Ao todo, o Rio forma este ano 7.000 novos policiais para várias unidades. Ainda há outras áreas grandes. Mangueira, por exemplo. Vidigal e Rocinha são um complexo: serão atacadas de uma vez só. Lá está o mais hábil e inteligente dos chefes traficantes, Antônio Bonfim Lopes, o Nem. Ele não barbariza o entorno. E seu quartel-general está encravado num morro entre Gávea e São Conrado. A Zona Sul prende a respiração e aguarda esse lance da guerra, tão difícil quanto a do Alemão, talvez mais perigosa.

Uma pergunta que o morador do Rio se faz insistentemente eu fiz ao secretário: avisar antes só faz com que os bandidos fujam.
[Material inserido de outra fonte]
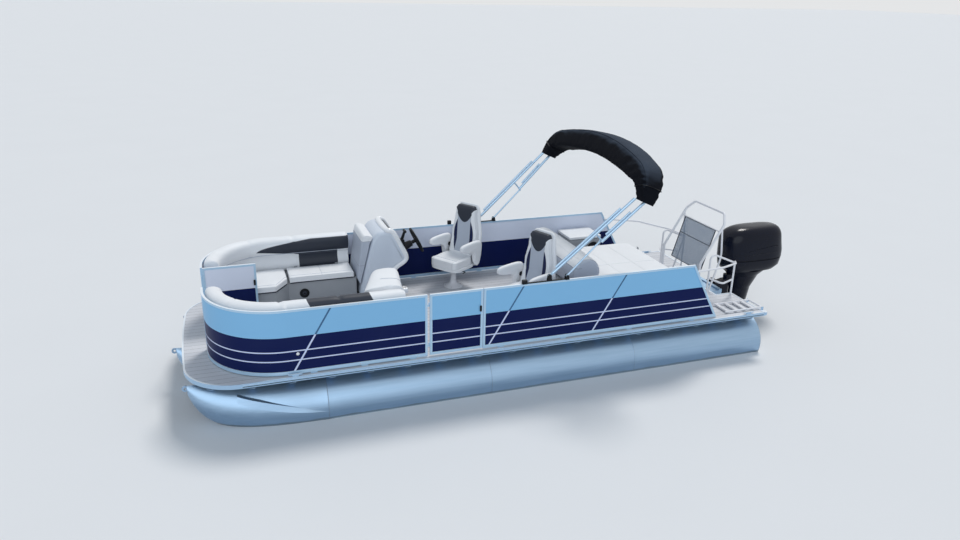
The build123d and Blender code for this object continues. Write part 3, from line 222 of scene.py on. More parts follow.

Que sentido tem isso? Isso aumenta a criminalidade em outros lugares? Concentra os bandidos em outras áreas?

— Quem foge é o grande bandido, o chefe. Pelo menos 80% dos que estão em torno dele fazem apenas pequenos trabalhos, guardam algum armamento, vigiam pontos, enrolam envelopes. São abandonados pelos chefes. Depois que a UPP entra, é mais fácil prendê-los. Já cumprimos 188 ordens de prisão no Alemão desde a entrada das tropas. Para pegar os chefes, precisamos montar ações pontuais, bem planejadas para que não morra o morador. Erros podem tirar o brilho de uma operação, mas a morte de um inocente é fatal. Vou monitorando as estatísticas de crime, não está havendo aumento em nenhuma área. Aliás, no pior dos crimes, o homicídio, as estatísticas mostram queda forte.

Outro risco: a política. Beltrame nega de forma terminativa que tenha qualquer interesse nela. Mas Marta Rocha, sua nova chefe de polícia, já namorou a política. "Ela está licenciada", diz com firmeza. Beltrame está na sua dupla guerra. Parece igualmente empenhado. Duas horas de conversa com ele dão uma sensação de que ele não vai recuar dos terrenos conquistados, tem planos e estratégia, e que, na verdade, não são duas as guerras do Rio. É uma só, travada em dois fronts.